In public health sometimes the term environmental strategies is used.  In a behavioral context, it is not about protecting water purity or restaurant sanitation.  Instead, it is about designing circumstances where good health is more likely to occur.  For example, in many places, we try to encourage people to climb stairs rather than taking elevators. How? By improving stairwell lighting, by adding art work, perhaps piped in music, and by posting motivational messages to encourage people doing something good for their health.  Another example can be found in urban areas, where cities will provide bicycles for people making short trips from one location to another.  Rather than using taxis or their own cars, if there are loaner bicycles available, people will use them.  Neither of these examples guarantees healthy choices, but creates a circumstance to increase the odds.

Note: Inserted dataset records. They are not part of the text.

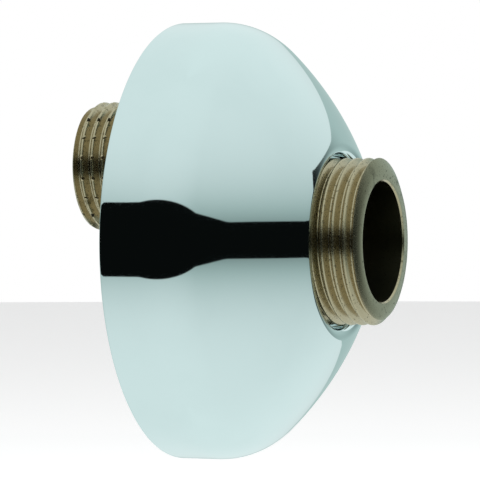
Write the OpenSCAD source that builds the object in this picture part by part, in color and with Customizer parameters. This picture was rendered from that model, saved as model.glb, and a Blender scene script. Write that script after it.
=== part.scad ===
// Eccentric tap union with a bell rosette.
// The wall end lies on the Y axis and enters the wall at the plane y = 0.
// The outlet points along -Y, one offset below the wall end.
// Each piece is drawn standing on its own axis, with Z running out of the wall,
// and mounted() then turns it into place.

/* [Union] */
// Offset between the axes of the wall end and the outlet
axis_offset = 12; // [9:0.5:15]
// Distance that the wall end reaches behind the rim of the rosette
wall_reach = 16; // [10:0.5:20]
// Length of the wall end, from its face to the web
wall_end_l = 20; // [16:0.5:25]
// Thickness of the web that joins the two ends
web_t = 10.3; // [8:0.1:14]
// Length of the outlet end, from the web to its face
outlet_end_l = 19; // [15:0.5:24]

/* [Wall end] */
// Diameter over the thread crests, half inch pipe thread
wall_thread_d = 20.955; // [18:0.005:24]
// Diameter of the end face
wall_face_d = 20.1; // [17:0.1:20.5]
// Length of the lead-in cone
wall_lead_l = 0.9; // [0.4:0.1:2]
// Bore
wall_bore_d = 15; // [10:0.5:15.5]

/* [Outlet end] */
// Diameter over the thread crests, three quarter inch pipe thread
outlet_thread_d = 26.441; // [24:0.001:31]
// Diameter of the sealing face
outlet_face_d = 23.1; // [22:0.1:24]
// Length of the lead-in cone
outlet_lead_l = 0.75; // [0.4:0.05:2]
// Bore
outlet_bore_d = 19.1; // [14:0.1:20]
// Width of the broken edge at the mouth of each bore
bore_break = 0.25; // [0.1:0.05:0.5]

/* [Web and necks] */
// Height of the web's shoulder above the thread crests
boss_h = 1.4; // [0.8:0.1:3]
// Radius of the web's cast edges
web_edge_r = 2; // [0.5:0.1:3]
// Depth of the run-out neck below the thread crests
neck_depth = 1.35; // [1.2:0.05:1.6]
// Width of the run-out neck
neck_w = 2; // [1:0.1:3]
// Depth of each bore's floor below the web's face
bore_sink = 0.5; // [0.2:0.1:1.5]
// Step from each bore down to the cast passage
passage_step = 0.3; // [0.2:0.05:0.8]

/* [Rosette] */
// Diameter of the rim
rosette_d = 70; // [62:1:90]
// Height from the rim to the crest of the lip
rosette_h = 26.7; // [22:0.1:33]
// Height of the straight skirt
skirt_h = 6.5; // [2:0.1:8]
// Outside radius of the shoulder above the skirt
shoulder_r = 11.6; // [6:0.1:14]
// Outside radius of the shallow crown between shoulder and lip
crown_r = 58; // [45:1:90]
// Inside radius of the rolled lip
lip_inner_r = 0.3; // [0.2:0.05:0.8]
// Sheet thickness
sheet_t = 1; // [0.6:0.05:1.3]
// Gap between the outlet's crests and the neck of the rosette
collar_gap = 0.58; // [0.56:0.01:0.9]
// Length of the neck below the roll of the lip
collar_l = 4; // [2:0.5:6]

/* [Hidden] */
$fn = 96;
overlap = 1;
passage_bite = 0.1;
web_sides = 48;
edge_steps = 4;
shoulder_steps = 12;
crown_steps = 8;
lip_steps = 10;

wall_r = wall_thread_d / 2;
outlet_r = outlet_thread_d / 2;
rear_z = -wall_reach;
web_back_z = rear_z + wall_end_l;
web_front_z = web_back_z + web_t;
front_z = web_front_z + outlet_end_l;
wall_passage_r = wall_bore_d / 2 - passage_step;
outlet_passage_r = outlet_bore_d / 2 - passage_step;

rim_r = rosette_d / 2;
collar_r = outlet_r + collar_gap;
lip_r = lip_inner_r + sheet_t;
// Centres of the shoulder and of the lip's roll, as radius and height
shoulder_c = [rim_r - shoulder_r, skirt_h];
lip_c = [collar_r + lip_r, rosette_h - lip_r];
// Both circles touch the crown's circle from within, so its centre closes a triangle on theirs
to_shoulder = crown_r - shoulder_r;
to_lip = crown_r - lip_r;
span = norm(lip_c - shoulder_c);
along = (lip_c - shoulder_c) / span;
foot = (to_shoulder ^ 2 - to_lip ^ 2 + span ^ 2) / (2 * span);
drop = sqrt(to_shoulder ^ 2 - foot ^ 2);
crown_c = shoulder_c + foot * along + drop * [-along[1], along[0]];
shoulder_end = direction(shoulder_c - crown_c);
crown_end = direction(lip_c - crown_c);

// Angle of a vector from the radius direction
function direction(v) = atan2(v[1], v[0]);

// Points along an arc about a centre, from the given step on
function arc_points(centre, r, from, to, steps, first = 0) = [
    for (i = [first:steps])
        let (a = from + (to - from) * i / steps)
        centre + r * [cos(a), sin(a)]
];

// One face of the rosette's sheet, from rim to lip, at a depth below the outside
function sheet_points(depth) = concat(
    [[rim_r - depth, 0]],
    arc_points(shoulder_c, shoulder_r - depth, 0, shoulder_end, shoulder_steps),
    arc_points(crown_c, crown_r - depth, shoulder_end, crown_end, crown_steps, 1),
    arc_points(lip_c, lip_r - depth, crown_end, 180, lip_steps, 1),
    [[collar_r + depth, lip_c[1] - collar_l]]
);

function reversed(points) = [for (i = [len(points) - 1:-1:0]) points[i]];

// Turns a piece drawn along Z so that Z points out of the wall
module mounted() {
    rotate([90, 0, 0]) children();
}

// A plain end at the crest diameter, with lead-in cone and run-out neck, face at z = 0
module threaded_end(r, face_r, lead_l, length) {
    neck_r = r - neck_depth;
    rotate_extrude()
        polygon([
            [0, 0],
            [face_r, 0],
            [r, lead_l],
            [r, length - neck_w],
            [neck_r, length - neck_w],
            [neck_r, length + overlap],
            [0, length + overlap]
        ]);
}

// A bore from the face at z = 0 inwards, with a broken edge at its mouth
module end_bore(r, depth) {
    rotate_extrude()
        polygon([
            [0, -overlap],
            [r + bore_break + overlap, -overlap],
            [r, bore_break],
            [r, depth],
            [0, depth]
        ]);
}

// A disc with rounded rims
module web_disc(r) {
    inner = r - web_edge_r;
    rotate_extrude($fn = web_sides)
        polygon(concat(
            [[0, 0]],
            arc_points([inner, web_edge_r], web_edge_r, -90, 0, edge_steps),
            arc_points([inner, web_t - web_edge_r], web_edge_r, 0, 90, edge_steps),
            [[0, web_t]]
        ));
}

// The cast web, drawn out between the two axes
module web() {
    hull() {
        translate([0, 0, web_back_z]) web_disc(wall_r + boss_h);
        translate([0, -axis_offset, web_back_z]) web_disc(outlet_r + boss_h);
    }
}

// The slanting passage between the floors of the two bores
module passage() {
    hull() {
        translate([0, 0, web_back_z + bore_sink - passage_bite])
            cylinder(r = wall_passage_r, h = passage_bite, $fn = web_sides);
        translate([0, -axis_offset, web_front_z - bore_sink])
            cylinder(r = outlet_passage_r, h = passage_bite, $fn = web_sides);
    }
}

// The one-piece brass union
module union_body() {
    color("darkkhaki")
    mounted()
    difference() {
        union() {
            translate([0, 0, rear_z])
                threaded_end(wall_r, wall_face_d / 2, wall_lead_l, wall_end_l);
            web();
            translate([0, -axis_offset, front_z]) mirror([0, 0, 1])
                threaded_end(outlet_r, outlet_face_d / 2, outlet_lead_l, outlet_end_l);
        }
        translate([0, 0, rear_z])
            end_bore(wall_bore_d / 2, wall_end_l + bore_sink);
        passage();
        translate([0, -axis_offset, front_z]) mirror([0, 0, 1])
            end_bore(outlet_bore_d / 2, outlet_end_l + bore_sink);
    }
}

// The chrome bell that slides along the outlet to cover the hole in the wall
module rosette() {
    color("lightblue")
    mounted()
    translate([0, -axis_offset, 0])
        rotate_extrude()
            polygon(concat(sheet_points(0), reversed(sheet_points(sheet_t))));
}

union_body();
rosette();
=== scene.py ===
"""Looks of an eccentric tap union and its bell rosette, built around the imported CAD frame."""

import logging
import math
from dataclasses import dataclass, field
from enum import Enum
from typing import Callable, Iterable, Sequence

import bmesh
import bpy
from mathutils import Matrix, Vector


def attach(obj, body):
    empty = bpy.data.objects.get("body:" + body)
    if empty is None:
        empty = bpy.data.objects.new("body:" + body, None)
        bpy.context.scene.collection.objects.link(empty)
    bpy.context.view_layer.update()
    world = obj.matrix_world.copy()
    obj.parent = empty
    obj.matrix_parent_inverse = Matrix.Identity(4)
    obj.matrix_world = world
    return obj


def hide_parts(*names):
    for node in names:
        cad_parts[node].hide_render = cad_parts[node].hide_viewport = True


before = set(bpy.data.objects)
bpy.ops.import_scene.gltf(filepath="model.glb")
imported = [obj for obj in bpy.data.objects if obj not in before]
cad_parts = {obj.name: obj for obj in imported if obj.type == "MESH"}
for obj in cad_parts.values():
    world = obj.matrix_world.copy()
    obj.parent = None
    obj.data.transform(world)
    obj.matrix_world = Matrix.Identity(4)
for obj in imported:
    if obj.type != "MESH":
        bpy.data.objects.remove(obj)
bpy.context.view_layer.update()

log = logging.getLogger("tap_union")

MM = 0.001
TURN = 2 * math.pi

Point = tuple[float, float, float]
Outline = list[tuple[float, float]]
Colour = tuple[float, float, float]


class Body(Enum):
    """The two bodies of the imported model."""

    UNION = "union"
    ROSETTE = "rosette"


class Slot(Enum):
    """The record's two material slots."""

    RAW_BRASS = "raw_brass"
    BRIGHT_CHROME = "bright_chrome"


class Join(Enum):
    """Ways in which one solid works on another."""

    ADD = "UNION"
    CUT = "DIFFERENCE"
    KEEP_COMMON = "INTERSECT"


class Area(Enum):
    """The differently worked areas of the union, as material slots of its mesh."""

    WALL_END = 0
    OUTLET_END = 1
    WEB = 2
    BORE = 3


# Mesh helpers


def mounted(x: float, y: float, z: float) -> Point:
    """Turns a point drawn along Z, in mm, so that Z points out of the wall, in metres."""
    return (x * MM, -z * MM, y * MM)


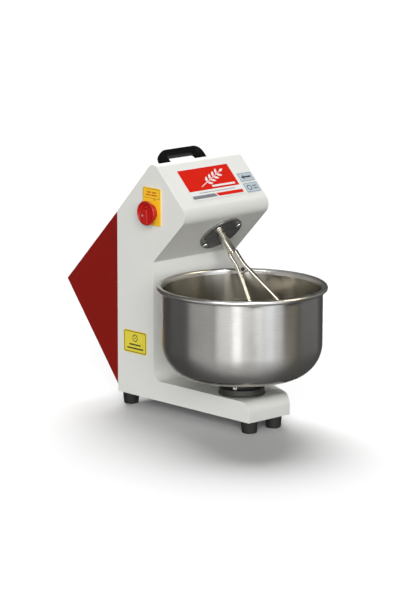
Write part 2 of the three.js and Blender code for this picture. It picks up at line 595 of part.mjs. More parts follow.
// A belt round two pulleys whose centres lie on the drive frame's y axis.
function belt(y0, radius0, y1, radius1) {
  const loop = (extra) => {
    const r0 = radius0 + extra;
    const r1 = radius1 + extra;
    const lean = Math.asin((r0 - r1) / (y1 - y0));
    const arc = (y, r, from, to, steps) => Array.from({ length: steps + 1 }, (_, i) => {
      const angle = from + ((to - from) * i) / steps;
      return new THREE.Vector2(r * Math.cos(angle), y + r * Math.sin(angle));
    });
    return [...arc(y0, r0, Math.PI - lean, 2 * Math.PI + lean, 24),
      ...arc(y1, r1, lean, Math.PI - lean, 16)];
  };
  const under = -BELT.height / 2 + GAP;
  const over = BELT.height / 2 + GAP;
  return slab(loop(over), -BELT.width / 2, BELT.width / 2, [loop(under)]);
}

function beltDrive() {
  const layshaftBore = LAYSHAFT.radius + GAP;
  add(head, 'arm_pulley', pulley(ARM_PULLEY, SHAFT_RADIUS + GAP, 10), CAST,
    { position: [0, 0, LOWER_BELT_A] });
  add(head, 'layshaft', rod(LAYSHAFT.radius, LAYSHAFT.start, UPPER_BELT_A + 11), STEEL,
    { position: [0, LAYSHAFT_B, 0] });
  add(head, 'layshaft_small_pulley', pulley(LAYSHAFT_SMALL, layshaftBore, 8.3), CAST,
    { position: [0, LAYSHAFT_B, LOWER_BELT_A] });
  add(head, 'layshaft_large_pulley', pulley(LAYSHAFT_LARGE, layshaftBore, 12), CAST,
    { position: [0, LAYSHAFT_B, UPPER_BELT_A] });
  add(head, 'lower_belt', belt(0, ARM_PULLEY, LAYSHAFT_B, LAYSHAFT_SMALL), RUBBER,
    { position: [0, 0, LOWER_BELT_A] });
  add(head, 'upper_belt', belt(LAYSHAFT_B, LAYSHAFT_LARGE, MOTOR_B, MOTOR_PULLEY), RUBBER,
    { position: [0, 0, UPPER_BELT_A] });
}

// A tube through the drive plate, with a bearing in each end.
function layshaftHousing() {
  const { low, high, bore, bearing, housing } = LAYSHAFT;
  const seat = bearing + GAP;
  const step = BEARING_WIDTH + GAP;
  const tube = turned([[bore, low + step], [seat, low + step], [seat, low], [housing, low], [housing, high],
    [seat, high], [seat, high - step], [bore, high - step], [bore, low + step]]);
  add(head, 'layshaft_housing', tube, CAST, { position: [0, LAYSHAFT_B, 0] });
  [['lower', low], ['upper', high - BEARING_WIDTH]].forEach(([name, z]) => {
    add(head, `layshaft_bearing_${name}`,
      ring(LAYSHAFT.radius + GAP, bearing, z, z + BEARING_WIDTH), STEEL, { position: [0, LAYSHAFT_B, 0] });
  });
}

// Carries the motor and both housings.
function drivePlate() {
  // The plate spans the body from side to side, and is cut back on the left to clear the main switch.
  const { low: plateLow, high: plateHigh, top, bottom, notch, notchEnd } = DRIVE_PLATE;
  const left = -half + SHEET + GAP - ARM_X;
  const right = half - SHEET - GAP - ARM_X;
  const outline = [[left + notch, top], [right, top], [right, bottom], [left, bottom], [left, notchEnd],
    [left + notch, notchEnd]].map(([x, y]) => new THREE.Vector2(x, y));
  const holes = [circle(HOUSING_RADIUS + 2 * GAP, 28), circle(LAYSHAFT.housing + 2 * GAP, 28, 0, LAYSHAFT_B),
    circle(2 * MOTOR_SHAFT + 2, 24, 0, MOTOR_B)];
  add(head, 'drive_plate', slab(outline, plateLow, plateHigh, holes), DARK_STEEL);
}

function motor() {
  const top = DRIVE_PLATE.low - GAP;
  const bottom = top - MOTOR_LENGTH;
  const core = rod(MOTOR_RADIUS - 5, bottom, top, 24);
  const ribs = Array.from({ length: MOTOR_FINS }, (_, i) =>
    block(MOTOR_RADIUS - 8, MOTOR_RADIUS, -1.5, 1.5, bottom + 8, top - 8)
      .rotateZ((2 * Math.PI * i) / MOTOR_FINS));
  const bore = rod(MOTOR_SHAFT + 1, top - 60, top + 1, 24);
  const place = { position: [0, MOTOR_B, 0] };
  const { out, half: boxHalf, below, height } = TERMINAL_BOX;
  const terminalBox = block(-MOTOR_RADIUS - out, 8 - MOTOR_RADIUS, -boxHalf, boxHalf,
    top - below - height, top - below);
  add(head, 'motor_body', cut(join(core, ...ribs, terminalBox), bore), MOTOR_BLUE, place);
  const cowl = turned([[0, bottom - 32], [MOTOR_RADIUS - 10, bottom - 32], [MOTOR_RADIUS - 2, bottom - 24],
    [MOTOR_RADIUS - 2, bottom - GAP], [MOTOR_RADIUS - 4, bottom - GAP], [MOTOR_RADIUS - 4, bottom - 23],
    [MOTOR_RADIUS - 11, bottom - 30], [0, bottom - 30]], 24);
  add(head, 'motor_fan_cowl', cowl, BLACK, place);
  add(head, 'motor_shaft', rod(MOTOR_SHAFT, top - 55, UPPER_BELT_A + 11, 24), STEEL, place);
  add(head, 'motor_pulley', pulley(MOTOR_PULLEY, MOTOR_SHAFT + GAP, 12), CAST,
    { position: [0, MOTOR_B, UPPER_BELT_A] });
}

// ---------------------------------------------------------------- main switch
function mainSwitch() {
  const panel = new THREE.Group();         // x forward, y up, z straight out of the left side panel
  panel.quaternion.setFromRotationMatrix(SIDE_VIEW);
  panel.position.set(-half, -SWITCH.u, SWITCH.z);
  body.add(panel);
  const w = SWITCH.plateWidth / 2;
  const y0 = SWITCH.plateBottom - SWITCH.z;
  const y1 = SWITCH.plateTop - SWITCH.z;
  const outline = rounded([[-w, y0, 4], [w, y0, 4], [w, y1, 4], [-w, y1, 4]], true, 4);
  const face = SWITCH.thickness + GAP;
  add(panel, 'switch_plate', slab(outline, GAP, face, [circle(6, 24)]), YELLOW);

  // The knob: a neck, a dished ring and a grip bar across the dish.
  const base = face + GAP;
  const top = base + KNOB.height;
  const { radius, neck, ring: ringLow, recess, depth } = KNOB;
  const dish = turned([[0, base], [neck, base], [neck, base + ringLow], [radius, base + ringLow],
    [radius, top - 2], [radius - 1, top], [recess + 1, top], [recess, top - depth], [0, top - depth]], 28);
  const bar = slab(rounded([[-10, -27, 4], [10, -27, 4], [8, 11, 4], [-8, 11, 4]], true, 3),
    top - depth - 1, base + KNOB.bar);
  const socket = rod(SWITCH_SPINDLE + GAP, base - 1, base + 8, 24);
  add(panel, 'switch_knob', cut(join(dish, bar), socket), KNOB_RED);
  add(panel, 'switch_spindle', rod(SWITCH_SPINDLE, -16, base + 7.5, 24), STEEL);
  const { half: boxHalf, depth: boxDepth } = SWITCH_BOX;
  const box = block(-boxHalf, boxHalf, -boxHalf, boxHalf, -SHEET - GAP - boxDepth, -SHEET - GAP);
  add(panel, 'switch_body', cut(box, rod(SWITCH_SPINDLE + 0.5, -18, 0, 24)), BLACK);
}

// ---------------------------------------------------------------- labels
function labels() {
  const slope = new THREE.Group();         // x along X, y up the front slope, z out of it
  slope.position.set(0, -apex[0], apex[1]);
  slope.rotation.x = Math.PI / 4;
  body.add(slope);
  const sticker = (parent, name, x0, x1, y0, y1, radius, material) => {
    const corners = [[x0, y0, radius], [x1, y0, radius], [x1, y1, radius], [x0, y1, radius]];
    const outline = rounded(corners, true, 3);
    add(parent, name, slab(outline, GAP, GAP + LABEL_THICKNESS), material);
  };
  sticker(slope, 'front_label', -89, 79, -128, -36, 2, LABEL);
  sticker(slope, 'rotation_sticker', 87, 131, -96, -71, 1.5, PALE);
  sticker(slope, 'rating_sticker', 87, 131, -128, -101, 1.5, PALE);

  const side = new THREE.Group();          // x forward, y up, z out of the left side panel
  side.quaternion.setFromRotationMatrix(SIDE_VIEW);
  side.position.set(-half, 0, 0);
  body.add(side);
  sticker(side, 'caution_sticker', 22, 103, 131, 186, 4, YELLOW);
}

sidePanels();
skins();
basePlate();
rearCover();
handle();
feet();
bowl();
pedestal();
flange();
armHousing();
shaftAndFork();
beltDrive();
layshaftHousing();
drivePlate();
motor();
mainSwitch();
labels();

// The origin goes to the middle of the footprint of the whole machine.
const rimReach = BOWL_RADIUS + 2 * RIM_TUBE - 0.4;
body.position.set(
  -(BOWL_X - rimReach + half) / 2,
  (BOWL_U + rimReach - TIP_BACK) / 2,
  0,
);

export default mixer;
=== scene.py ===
"""Finished look of the fork dough mixer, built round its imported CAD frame.

Each piece is drawn in millimetres in a drawing frame of its own, and placed in the row frame in metres.
The body's own frame has X at 0 in the middle of the head, u forward from the column's rear, z up.
"""

import json
import math

import bmesh
import bpy
from mathutils import Matrix, Vector


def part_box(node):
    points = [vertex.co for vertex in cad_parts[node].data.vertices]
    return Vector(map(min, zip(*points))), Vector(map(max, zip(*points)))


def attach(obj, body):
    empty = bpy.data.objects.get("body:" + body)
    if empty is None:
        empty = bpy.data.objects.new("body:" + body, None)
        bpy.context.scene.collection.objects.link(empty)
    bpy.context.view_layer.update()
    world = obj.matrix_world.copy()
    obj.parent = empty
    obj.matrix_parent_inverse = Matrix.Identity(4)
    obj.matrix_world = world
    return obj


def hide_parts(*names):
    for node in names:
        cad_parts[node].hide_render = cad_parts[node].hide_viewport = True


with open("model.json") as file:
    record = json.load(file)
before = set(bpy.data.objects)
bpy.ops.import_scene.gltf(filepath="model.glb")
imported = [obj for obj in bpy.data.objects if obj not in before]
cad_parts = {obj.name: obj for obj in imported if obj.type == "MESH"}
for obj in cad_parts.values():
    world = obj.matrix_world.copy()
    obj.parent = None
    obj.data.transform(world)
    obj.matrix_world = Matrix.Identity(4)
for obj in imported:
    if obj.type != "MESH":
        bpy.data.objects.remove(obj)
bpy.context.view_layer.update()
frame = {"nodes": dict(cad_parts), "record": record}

# ---------------------------------------------------------------- dimensions, in millimetres
MM = 0.001
GAP = 0.3
SHEET = 2.0
HALF = 137.0                     # half the width of head and column
COLUMN_DEPTH = 126.0
BASE_Z = 28.4
DECK_Z = 76.0
LEG_LENGTH = 453.0
LEG_TIP_X = -4.0
THROAT_Z = 362.0
HEAD_RUN = 121.0
REAR_TOP_Z = 469.0
TIP_BACK = 184.0
TIP_Z = 279.0
COVER_FOOT_Z = 44.0
RADII = {"apex": 20, "nose": 27, "throat": 6, "deck": 26, "front": 26, "tip": 3}
APEX = (COLUMN_DEPTH, THROAT_Z + 2 * HEAD_RUN)
NOSE = (COLUMN_DEPTH + HEAD_RUN, THROAT_Z + HEAD_RUN)
THROAT = (COLUMN_DEPTH, THROAT_Z)
EDGE = 2.2                       # rounding of the welded and ground sheet edges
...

Sometimes environmental strategies are trying to make it easier for a health impulse to win the day over conflicting attitudes and values.  At other times, environmental strategies are more directive, taking away peoples’ free choices.  For example, more and more jurisdictions are banning the use of cell phones by drivers.  These initiatives will not prevent people from speeding or tailgating, from being drowsy, or otherwise being reckless, but are designed to increase the likelihood that people are focusing on the driving task, creating safer conditions for all vehicles and pedestrians.

As with most Americans I've been thinking about 9/11 the last few days.  It is striking how that day has changed so much about our world and our world view.  To me it feels like the left book end to a lot of episodes and events, all of which add up to a national funk.  Since then we've been mired in two wars and the never ending war on terror.  Following the go-go real estate period, our financial system and employment marketplace have crashed, with no quick return on the horizon.  We've become more and more persuaded that climate change is real and threatening, though there are still some (a dwindling number) claiming is it only a special interest boogey man.  Not least, our politics and governments have become fractured and dysfunctional, seeming to be unable to fulfill their missions of making our lives better through public works of all kinds.  According to an analysis published by Newsweek magazine, not only are we not #1, we are #11 among most prosperous and successful nations.  I am anxious to see the right bookend fit into place so we can move away from this dark shelf: one with more fresh air and light streaming on it.

So, let's put an optimistic spin on our circumstances.  Maybe this is an environmental strategy occuring naturally, without our intentional design.  American ingenuity will find ways to adapt to energy conservation in unobtrusive ways.  For example, most people have become accustomed to the compact fluorescent bulbs.  I don't hear a lot of grousing about smaller, more energy efficient autos.  There is a movement to rethink our living spaces: McMansions are becoming less the ideal for the upwardly mobile.  In fact the symbolism of upward mobility may be changing.  Society is changing, so that more people will walk or ride bikes.  We are a long way from the European habits of transportation, but our society is moving in that direction.  Housing in the future will not follow the pattern of suburban sprawl, but instead will be in village clusters, better for naturally occuring exercise and neighbor to neighbor interaction.  Some of these changes will be uncomfortable, but in the long run there is an upside: more healthy lifestyles, more simplicity, and a gentler impact on planet earth.

Perhaps in the future, life will focus more on being, less on getting.  Not all bad.